The R8 uses Canon’s latest AI subjection recognition tech, meaning it can track both animals and humans accurately. It also comes with an auto setting that lets the camera determine the subject and follow it accordingly.

I think autofocus is one of the most important features for travel photography, and the R8 delivers. It can locate and lock onto various subjects and track them rapidly around the frame. That makes it more capable than other recent models like the Sony’s A7 IV and the Nikon Z6 II. Focus can be selected via the touchscreen with your eye to the EVF, which works well, but be sure to enable the “touch and drag” setting in the menu.

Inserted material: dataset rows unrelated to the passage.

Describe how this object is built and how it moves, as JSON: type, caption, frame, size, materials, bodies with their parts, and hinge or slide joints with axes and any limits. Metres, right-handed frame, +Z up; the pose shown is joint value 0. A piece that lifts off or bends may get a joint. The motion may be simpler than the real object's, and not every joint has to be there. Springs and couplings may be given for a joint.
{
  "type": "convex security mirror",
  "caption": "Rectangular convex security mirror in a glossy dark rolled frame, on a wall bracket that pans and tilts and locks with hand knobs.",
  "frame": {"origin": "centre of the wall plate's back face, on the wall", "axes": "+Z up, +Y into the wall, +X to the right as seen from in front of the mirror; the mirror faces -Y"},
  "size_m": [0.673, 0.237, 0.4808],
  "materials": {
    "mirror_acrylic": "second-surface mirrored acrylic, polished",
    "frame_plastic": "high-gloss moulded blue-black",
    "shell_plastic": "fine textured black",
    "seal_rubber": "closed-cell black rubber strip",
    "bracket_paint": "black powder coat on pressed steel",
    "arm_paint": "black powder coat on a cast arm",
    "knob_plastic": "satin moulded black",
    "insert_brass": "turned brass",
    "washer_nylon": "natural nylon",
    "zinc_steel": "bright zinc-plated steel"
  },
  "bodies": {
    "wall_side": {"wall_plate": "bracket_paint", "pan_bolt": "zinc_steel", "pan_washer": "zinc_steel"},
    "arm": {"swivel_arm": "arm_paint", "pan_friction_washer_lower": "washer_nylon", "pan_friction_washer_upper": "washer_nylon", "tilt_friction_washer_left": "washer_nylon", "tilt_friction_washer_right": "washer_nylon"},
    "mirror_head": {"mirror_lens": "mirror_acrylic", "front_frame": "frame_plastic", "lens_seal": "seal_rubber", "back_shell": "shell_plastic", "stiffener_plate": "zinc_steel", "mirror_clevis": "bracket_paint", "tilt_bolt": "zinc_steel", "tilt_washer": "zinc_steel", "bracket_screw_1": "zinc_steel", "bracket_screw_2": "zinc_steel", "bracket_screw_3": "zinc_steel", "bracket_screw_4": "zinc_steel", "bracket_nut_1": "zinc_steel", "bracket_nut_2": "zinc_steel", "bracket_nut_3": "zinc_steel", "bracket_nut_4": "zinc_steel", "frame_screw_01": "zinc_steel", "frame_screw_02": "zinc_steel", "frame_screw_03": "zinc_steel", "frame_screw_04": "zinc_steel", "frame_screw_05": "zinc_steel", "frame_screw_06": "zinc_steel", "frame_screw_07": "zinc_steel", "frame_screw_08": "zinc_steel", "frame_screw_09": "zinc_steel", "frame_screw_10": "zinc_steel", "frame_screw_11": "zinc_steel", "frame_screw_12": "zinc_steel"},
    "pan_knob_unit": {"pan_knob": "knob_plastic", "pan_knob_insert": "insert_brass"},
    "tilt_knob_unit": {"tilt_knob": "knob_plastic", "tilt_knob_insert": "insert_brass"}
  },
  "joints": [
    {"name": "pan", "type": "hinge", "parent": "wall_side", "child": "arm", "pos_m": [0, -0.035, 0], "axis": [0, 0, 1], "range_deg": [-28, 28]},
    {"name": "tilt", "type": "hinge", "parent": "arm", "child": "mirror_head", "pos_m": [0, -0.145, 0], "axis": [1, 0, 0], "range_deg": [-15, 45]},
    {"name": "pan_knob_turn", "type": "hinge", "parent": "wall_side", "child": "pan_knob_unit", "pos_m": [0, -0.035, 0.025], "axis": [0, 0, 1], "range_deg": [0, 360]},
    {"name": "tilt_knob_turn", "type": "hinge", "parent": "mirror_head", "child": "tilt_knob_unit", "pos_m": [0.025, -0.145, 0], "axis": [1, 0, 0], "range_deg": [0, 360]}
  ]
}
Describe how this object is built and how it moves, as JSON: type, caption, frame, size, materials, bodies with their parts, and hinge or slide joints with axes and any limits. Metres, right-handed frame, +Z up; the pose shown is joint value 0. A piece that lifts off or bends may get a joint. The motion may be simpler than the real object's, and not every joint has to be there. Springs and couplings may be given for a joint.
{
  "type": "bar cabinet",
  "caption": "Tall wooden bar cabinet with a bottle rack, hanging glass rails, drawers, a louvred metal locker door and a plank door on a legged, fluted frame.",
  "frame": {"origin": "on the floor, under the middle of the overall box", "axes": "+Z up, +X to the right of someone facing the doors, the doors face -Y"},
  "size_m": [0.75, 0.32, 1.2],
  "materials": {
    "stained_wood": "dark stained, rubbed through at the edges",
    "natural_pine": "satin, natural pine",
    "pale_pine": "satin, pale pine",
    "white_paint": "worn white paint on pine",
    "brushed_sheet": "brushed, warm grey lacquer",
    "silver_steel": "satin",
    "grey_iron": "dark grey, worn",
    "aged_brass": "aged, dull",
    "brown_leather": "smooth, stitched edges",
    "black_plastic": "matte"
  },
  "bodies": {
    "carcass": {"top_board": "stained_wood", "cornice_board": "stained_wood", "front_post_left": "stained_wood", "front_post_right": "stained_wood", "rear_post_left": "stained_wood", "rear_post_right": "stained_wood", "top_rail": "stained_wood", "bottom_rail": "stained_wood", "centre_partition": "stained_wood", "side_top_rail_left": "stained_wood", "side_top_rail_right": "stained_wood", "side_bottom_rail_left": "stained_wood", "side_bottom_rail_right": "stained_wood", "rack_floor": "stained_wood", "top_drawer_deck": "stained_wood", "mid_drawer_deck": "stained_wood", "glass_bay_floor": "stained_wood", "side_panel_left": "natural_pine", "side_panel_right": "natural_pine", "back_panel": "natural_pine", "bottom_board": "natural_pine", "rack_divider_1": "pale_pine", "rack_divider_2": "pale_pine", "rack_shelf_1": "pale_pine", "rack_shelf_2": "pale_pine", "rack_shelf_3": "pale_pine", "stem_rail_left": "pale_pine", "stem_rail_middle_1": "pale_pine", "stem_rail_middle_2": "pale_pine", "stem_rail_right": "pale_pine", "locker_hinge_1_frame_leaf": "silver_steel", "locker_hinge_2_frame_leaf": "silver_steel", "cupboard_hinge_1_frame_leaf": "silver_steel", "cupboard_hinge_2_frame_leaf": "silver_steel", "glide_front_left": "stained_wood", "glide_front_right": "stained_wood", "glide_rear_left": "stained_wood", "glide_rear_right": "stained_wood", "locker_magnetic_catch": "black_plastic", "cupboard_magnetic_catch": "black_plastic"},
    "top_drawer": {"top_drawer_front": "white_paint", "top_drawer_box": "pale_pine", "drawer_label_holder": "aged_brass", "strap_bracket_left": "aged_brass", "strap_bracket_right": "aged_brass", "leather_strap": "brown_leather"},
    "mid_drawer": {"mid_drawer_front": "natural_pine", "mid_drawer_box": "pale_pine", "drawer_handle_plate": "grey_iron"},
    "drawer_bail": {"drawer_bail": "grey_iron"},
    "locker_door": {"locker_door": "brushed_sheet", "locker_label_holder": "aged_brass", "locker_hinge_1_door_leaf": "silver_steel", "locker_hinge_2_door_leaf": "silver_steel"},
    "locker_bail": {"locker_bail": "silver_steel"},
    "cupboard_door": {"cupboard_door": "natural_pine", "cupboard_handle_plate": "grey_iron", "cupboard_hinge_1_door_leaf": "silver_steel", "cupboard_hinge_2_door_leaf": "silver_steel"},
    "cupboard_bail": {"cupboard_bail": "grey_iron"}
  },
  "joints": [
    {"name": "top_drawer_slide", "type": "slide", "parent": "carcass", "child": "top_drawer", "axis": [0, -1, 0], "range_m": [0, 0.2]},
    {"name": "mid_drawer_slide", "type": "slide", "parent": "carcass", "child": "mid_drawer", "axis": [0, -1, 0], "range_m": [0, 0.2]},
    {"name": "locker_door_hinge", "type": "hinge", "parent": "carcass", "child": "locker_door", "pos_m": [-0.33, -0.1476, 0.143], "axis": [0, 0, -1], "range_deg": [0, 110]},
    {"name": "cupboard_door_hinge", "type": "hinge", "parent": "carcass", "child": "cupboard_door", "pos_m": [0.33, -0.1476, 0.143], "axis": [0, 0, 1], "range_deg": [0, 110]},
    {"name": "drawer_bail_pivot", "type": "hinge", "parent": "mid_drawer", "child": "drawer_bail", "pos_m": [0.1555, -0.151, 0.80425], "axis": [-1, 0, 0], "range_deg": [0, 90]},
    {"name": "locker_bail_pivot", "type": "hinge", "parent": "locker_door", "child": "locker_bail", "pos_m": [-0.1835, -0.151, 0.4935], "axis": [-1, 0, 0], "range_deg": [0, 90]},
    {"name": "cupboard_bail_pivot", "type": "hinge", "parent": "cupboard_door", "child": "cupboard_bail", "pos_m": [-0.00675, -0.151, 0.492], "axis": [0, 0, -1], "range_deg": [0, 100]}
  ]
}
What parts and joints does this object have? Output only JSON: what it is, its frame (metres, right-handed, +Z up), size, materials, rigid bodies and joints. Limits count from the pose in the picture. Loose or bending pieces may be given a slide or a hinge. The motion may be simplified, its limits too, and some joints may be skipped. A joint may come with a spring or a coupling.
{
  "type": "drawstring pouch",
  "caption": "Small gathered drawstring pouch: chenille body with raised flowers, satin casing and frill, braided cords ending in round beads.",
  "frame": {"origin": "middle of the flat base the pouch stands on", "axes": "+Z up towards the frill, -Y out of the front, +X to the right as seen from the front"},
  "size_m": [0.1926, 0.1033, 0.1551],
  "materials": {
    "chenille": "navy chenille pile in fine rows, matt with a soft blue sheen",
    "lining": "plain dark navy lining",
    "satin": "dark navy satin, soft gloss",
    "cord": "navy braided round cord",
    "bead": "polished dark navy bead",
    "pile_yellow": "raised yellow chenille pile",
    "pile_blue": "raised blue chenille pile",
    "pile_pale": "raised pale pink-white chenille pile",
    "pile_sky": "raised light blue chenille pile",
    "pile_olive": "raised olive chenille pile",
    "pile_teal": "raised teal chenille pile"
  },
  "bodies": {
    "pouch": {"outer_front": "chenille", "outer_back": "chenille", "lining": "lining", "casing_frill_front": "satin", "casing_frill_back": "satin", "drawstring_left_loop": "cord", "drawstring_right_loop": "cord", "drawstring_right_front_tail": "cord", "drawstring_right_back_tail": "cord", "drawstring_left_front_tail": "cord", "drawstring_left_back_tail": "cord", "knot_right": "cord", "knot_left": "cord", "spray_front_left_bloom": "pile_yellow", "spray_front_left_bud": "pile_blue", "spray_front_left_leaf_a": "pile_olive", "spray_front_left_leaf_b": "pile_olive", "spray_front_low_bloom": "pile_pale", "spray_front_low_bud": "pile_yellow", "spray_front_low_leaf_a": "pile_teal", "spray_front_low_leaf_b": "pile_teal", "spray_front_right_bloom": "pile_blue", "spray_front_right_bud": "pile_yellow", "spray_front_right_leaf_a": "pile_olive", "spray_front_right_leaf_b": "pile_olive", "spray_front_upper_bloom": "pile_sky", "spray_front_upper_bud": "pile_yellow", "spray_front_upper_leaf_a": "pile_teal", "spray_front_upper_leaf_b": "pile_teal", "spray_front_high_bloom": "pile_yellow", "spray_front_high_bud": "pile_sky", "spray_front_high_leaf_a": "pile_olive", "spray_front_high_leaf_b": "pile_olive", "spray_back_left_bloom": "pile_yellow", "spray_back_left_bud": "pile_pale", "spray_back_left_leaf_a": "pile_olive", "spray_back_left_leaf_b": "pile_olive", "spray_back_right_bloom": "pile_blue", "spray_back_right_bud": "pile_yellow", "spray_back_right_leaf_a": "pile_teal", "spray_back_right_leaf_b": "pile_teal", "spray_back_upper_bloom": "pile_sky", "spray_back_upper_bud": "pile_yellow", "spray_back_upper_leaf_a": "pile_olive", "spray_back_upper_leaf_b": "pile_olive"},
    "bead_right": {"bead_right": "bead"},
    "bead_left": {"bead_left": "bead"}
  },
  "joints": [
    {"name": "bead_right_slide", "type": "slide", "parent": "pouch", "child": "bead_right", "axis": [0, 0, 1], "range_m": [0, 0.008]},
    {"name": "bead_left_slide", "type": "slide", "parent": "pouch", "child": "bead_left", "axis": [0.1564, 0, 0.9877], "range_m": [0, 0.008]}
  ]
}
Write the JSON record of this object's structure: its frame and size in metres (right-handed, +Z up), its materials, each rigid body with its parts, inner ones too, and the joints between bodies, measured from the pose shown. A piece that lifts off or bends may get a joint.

It’s also a good video and content creation camera, with a few caveats. You can shoot uncropped video at up to 4K 60p, and it supports Canon’s C-Log 3 with 10-bit capture, along with HDR PQ. 120 fps ultra slow mo is available at 1080p. That said, 4K 60p has some pixel binning, so it’s less sharp than the 30p mode. The lack of in-body stabilization also makes it less useful for vlogging, because electronic stabilization adds a 1.25 times crop..

Image quality

Image quality is a strong point with the R8 too, especially for tourists who want far more than a smartphone can offer. It’s a great people and scenery-shooting camera, with rich skin hues and accurate colors. At the same time, the full-frame 24-megapixel sensor is great in low light, delivers plenty of detail and offers beautiful background bokeh. Serious photographers can grab RAW photos and get the same level of detail found on more expensive cameras.

EOS R8 wrap-up

Canon’s entry-level full-frame R8 is definitely worth taking on your voyages. It offers impressive image quality and is great for content creators, too. The main drawback is the lack of stabilization and a small battery, but you’ll be fine if you carry an extra battery or two. Rival options include Nikon’s Z5, which has image quality on par but inferior autofocus and video, and if you’re more into vlogging, the Panasonic S5 is a better option for less money. If you’re looking for the best affordable hybrid full-frame camera, the Canon R8 is a great choice.